[START]
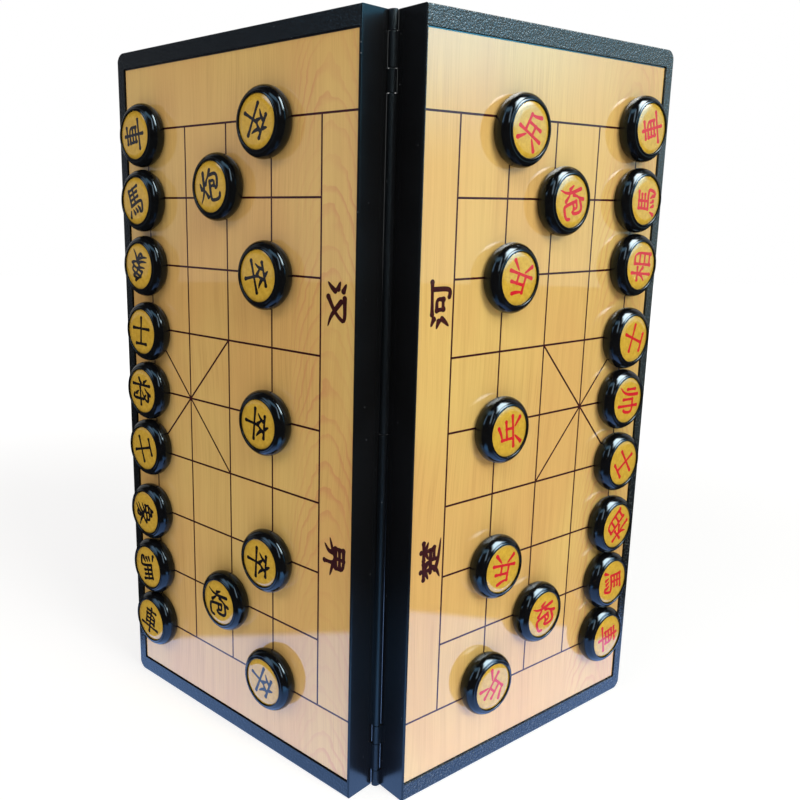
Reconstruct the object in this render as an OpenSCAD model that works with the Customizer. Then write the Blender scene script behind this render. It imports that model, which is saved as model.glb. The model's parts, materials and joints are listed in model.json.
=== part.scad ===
// Folding magnetic xiangqi set: two hinged trays with a playing face on their
// outer sides, standing on end half open, with all thirty-two pieces set out.
// A tray is drawn in its own frame: the hinge axis is Z, X runs away from the
// hinge and the playing face looks along -Y.  Both trays are the same moulding.

/* [Trays] */
// Length of a tray along the hinge
tray_len = 360; // [330:1:420]
// Width of a tray, from the spine wall to the outer side
tray_w = 176.1; // [160:0.1:200]
// Depth of a tray, from the playing-face border to the rim plane
tray_depth = 17.8; // [15:0.1:30]
// Thickness of the four side walls
wall = 2.2; // [1.6:0.1:3.5]
// Thickness of the floor that carries the board
floor_t = 2; // [1.2:0.1:3]
// Radius of the two outer corners, seen square to the playing face
corner_r = 6; // [2:0.5:8]
// Radius of the edges round the playing face
edge_r = 0.5; // [0.4:0.1:1.4]
// Angle between the two rim planes, 0 closed and 180 flat
stand_angle = 98.1; // [60:0.1:150]
// Gap between the two rims when the box is closed
rim_gap = 0.3; // [0.2:0.05:0.6]

/* [Board] */
// Width of the raised border at the two ends
border_end = 8.3; // [6:0.1:12]
// Width of the raised border at the outer side
border_outer = 5.8; // [4:0.1:8]
// Width of the raised border at the spine
border_spine = 1.1; // [1:0.1:4]
// How far the printed board lies below the border
recess = 0.8; // [0.5:0.1:3]
// Thickness of the steel sheet that the magnets hold on to
sheet_t = 0.5; // [0.3:0.1:1]
// Thickness of the printed board film
film_t = 0.4; // [0.3:0.1:1]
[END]
PROBLEM DETAILS: Extract the complete data, matching each line exactly.

THE RESPONSE:
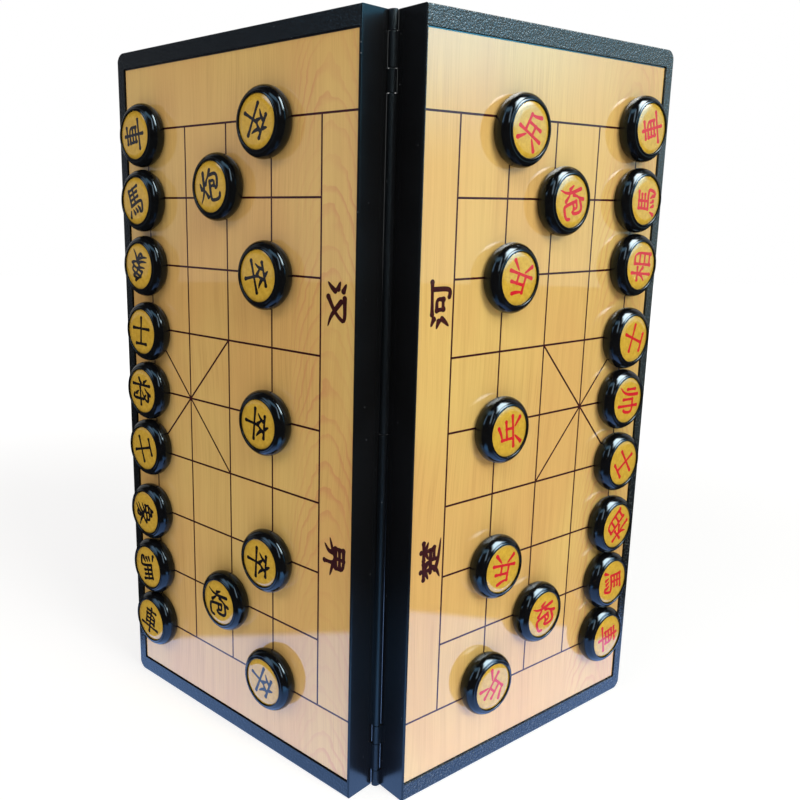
Reconstruct the object in this render as an OpenSCAD model that works with the Customizer. Then write the Blender scene script behind this render. It imports that model, which is saved as model.glb. The model's parts, materials and joints are listed in model.json.
=== part.scad ===
// Folding magnetic xiangqi set: two hinged trays with a playing face on their
// outer sides, standing on end half open, with all thirty-two pieces set out.
// A tray is drawn in its own frame: the hinge axis is Z, X runs away from the
// hinge and the playing face looks along -Y.  Both trays are the same moulding.

/* [Trays] */
// Length of a tray along the hinge
tray_len = 360; // [330:1:420]
// Width of a tray, from the spine wall to the outer side
tray_w = 176.1; // [160:0.1:200]
// Depth of a tray, from the playing-face border to the rim plane
tray_depth = 17.8; // [15:0.1:30]
// Thickness of the four side walls
wall = 2.2; // [1.6:0.1:3.5]
// Thickness of the floor that carries the board
floor_t = 2; // [1.2:0.1:3]
// Radius of the two outer corners, seen square to the playing face
corner_r = 6; // [2:0.5:8]
// Radius of the edges round the playing face
edge_r = 0.5; // [0.4:0.1:1.4]
// Angle between the two rim planes, 0 closed and 180 flat
stand_angle = 98.1; // [60:0.1:150]
// Gap between the two rims when the box is closed
rim_gap = 0.3; // [0.2:0.05:0.6]

/* [Board] */
// Width of the raised border at the two ends
border_end = 8.3; // [6:0.1:12]
// Width of the raised border at the outer side
border_outer = 5.8; // [4:0.1:8]
// Width of the raised border at the spine
border_spine = 1.1; // [1:0.1:4]
// How far the printed board lies below the border
recess = 0.8; // [0.5:0.1:3]
// Thickness of the steel sheet that the magnets hold on to
sheet_t = 0.5; // [0.3:0.1:1]
// Thickness of the printed board film
film_t = 0.4; // [0.3:0.1:1]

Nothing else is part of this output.